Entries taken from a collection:
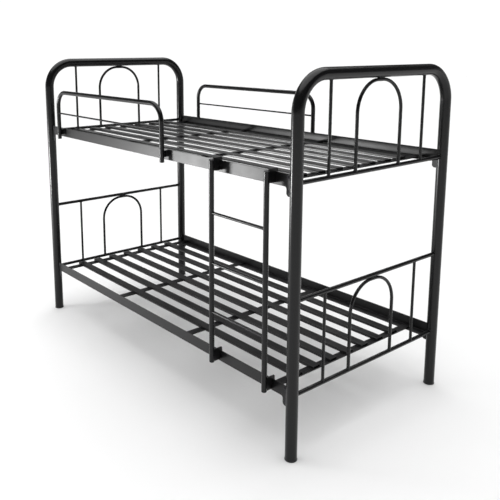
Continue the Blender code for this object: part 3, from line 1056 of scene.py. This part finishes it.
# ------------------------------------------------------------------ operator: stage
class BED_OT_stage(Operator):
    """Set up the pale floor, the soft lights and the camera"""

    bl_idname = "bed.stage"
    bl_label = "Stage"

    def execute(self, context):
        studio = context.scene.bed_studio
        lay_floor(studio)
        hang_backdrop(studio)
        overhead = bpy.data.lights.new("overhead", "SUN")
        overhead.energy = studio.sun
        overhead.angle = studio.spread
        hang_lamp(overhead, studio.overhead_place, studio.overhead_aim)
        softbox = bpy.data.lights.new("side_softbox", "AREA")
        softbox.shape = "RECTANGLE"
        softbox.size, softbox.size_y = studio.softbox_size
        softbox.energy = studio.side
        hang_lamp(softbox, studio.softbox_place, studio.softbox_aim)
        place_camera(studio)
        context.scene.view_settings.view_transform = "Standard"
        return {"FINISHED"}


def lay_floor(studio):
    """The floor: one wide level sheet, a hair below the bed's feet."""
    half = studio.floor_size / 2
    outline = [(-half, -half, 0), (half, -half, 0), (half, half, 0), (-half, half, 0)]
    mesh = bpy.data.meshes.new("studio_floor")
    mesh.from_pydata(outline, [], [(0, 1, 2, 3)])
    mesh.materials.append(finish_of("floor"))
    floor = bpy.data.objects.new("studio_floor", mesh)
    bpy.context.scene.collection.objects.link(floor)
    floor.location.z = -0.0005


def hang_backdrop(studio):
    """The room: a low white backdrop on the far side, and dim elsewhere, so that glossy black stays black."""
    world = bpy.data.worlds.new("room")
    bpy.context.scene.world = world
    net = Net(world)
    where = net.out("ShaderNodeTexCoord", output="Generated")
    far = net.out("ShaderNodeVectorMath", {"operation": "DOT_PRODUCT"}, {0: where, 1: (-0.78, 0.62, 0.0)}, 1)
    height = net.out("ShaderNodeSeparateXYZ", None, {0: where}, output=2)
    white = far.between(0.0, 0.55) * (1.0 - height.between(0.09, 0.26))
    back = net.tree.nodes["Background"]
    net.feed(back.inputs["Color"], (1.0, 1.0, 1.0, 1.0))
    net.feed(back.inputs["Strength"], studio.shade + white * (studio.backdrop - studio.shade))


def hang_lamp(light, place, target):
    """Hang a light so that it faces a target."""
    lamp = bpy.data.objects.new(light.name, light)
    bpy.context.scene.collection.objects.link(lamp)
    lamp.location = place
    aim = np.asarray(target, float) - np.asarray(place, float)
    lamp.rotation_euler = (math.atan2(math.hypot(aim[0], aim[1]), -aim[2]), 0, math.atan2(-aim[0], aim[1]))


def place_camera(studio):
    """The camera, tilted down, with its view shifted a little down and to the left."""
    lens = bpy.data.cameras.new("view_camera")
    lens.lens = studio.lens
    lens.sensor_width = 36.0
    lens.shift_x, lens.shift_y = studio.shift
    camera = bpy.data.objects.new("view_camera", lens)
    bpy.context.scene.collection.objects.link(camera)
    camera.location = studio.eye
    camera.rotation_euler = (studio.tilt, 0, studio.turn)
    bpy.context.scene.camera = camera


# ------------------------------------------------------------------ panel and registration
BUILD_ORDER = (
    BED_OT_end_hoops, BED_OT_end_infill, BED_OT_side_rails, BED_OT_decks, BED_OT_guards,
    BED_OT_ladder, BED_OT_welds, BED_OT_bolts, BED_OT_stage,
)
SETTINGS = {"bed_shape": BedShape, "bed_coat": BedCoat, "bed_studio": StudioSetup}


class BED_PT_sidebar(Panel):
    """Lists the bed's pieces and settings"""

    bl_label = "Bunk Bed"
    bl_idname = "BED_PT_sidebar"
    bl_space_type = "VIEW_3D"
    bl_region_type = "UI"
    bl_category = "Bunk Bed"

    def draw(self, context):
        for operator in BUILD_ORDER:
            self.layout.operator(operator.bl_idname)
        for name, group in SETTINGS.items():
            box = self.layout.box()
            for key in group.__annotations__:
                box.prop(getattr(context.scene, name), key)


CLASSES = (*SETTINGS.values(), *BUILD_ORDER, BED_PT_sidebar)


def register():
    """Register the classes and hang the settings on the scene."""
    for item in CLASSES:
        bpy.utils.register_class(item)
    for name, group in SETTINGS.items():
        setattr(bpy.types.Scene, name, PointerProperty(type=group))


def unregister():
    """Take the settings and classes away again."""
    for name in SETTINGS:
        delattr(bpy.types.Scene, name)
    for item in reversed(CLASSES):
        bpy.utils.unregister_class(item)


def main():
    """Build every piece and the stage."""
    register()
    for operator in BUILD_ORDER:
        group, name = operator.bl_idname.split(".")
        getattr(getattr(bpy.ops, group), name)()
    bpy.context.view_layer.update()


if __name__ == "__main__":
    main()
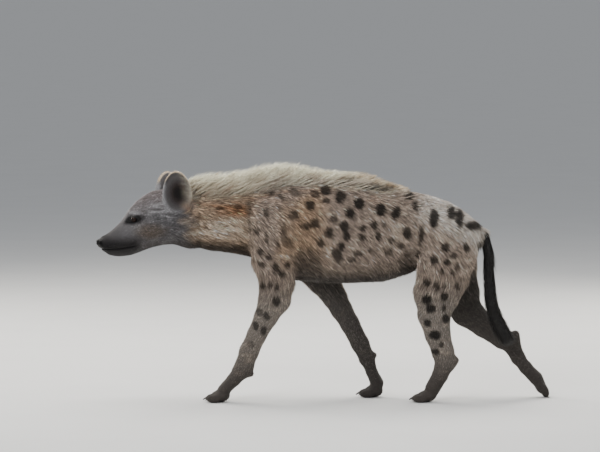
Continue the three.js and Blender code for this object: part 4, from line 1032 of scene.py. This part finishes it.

TASK PROMPT: Quote the lines of the listing above that run from the line with "bpy.context.view_layer.update()" through its last line, both included, and nothing else.

ANSWER FOR THIS EXERCISE:
    bpy.context.view_layer.update()


if __name__ == "__main__":
    main()
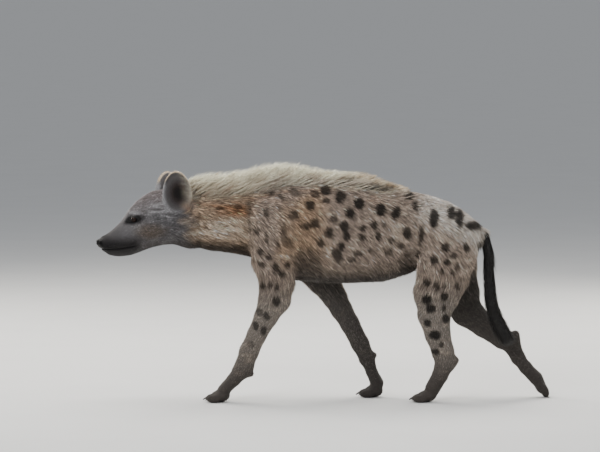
Continue the three.js and Blender code for this object: part 4, from line 1032 of scene.py. This part finishes it.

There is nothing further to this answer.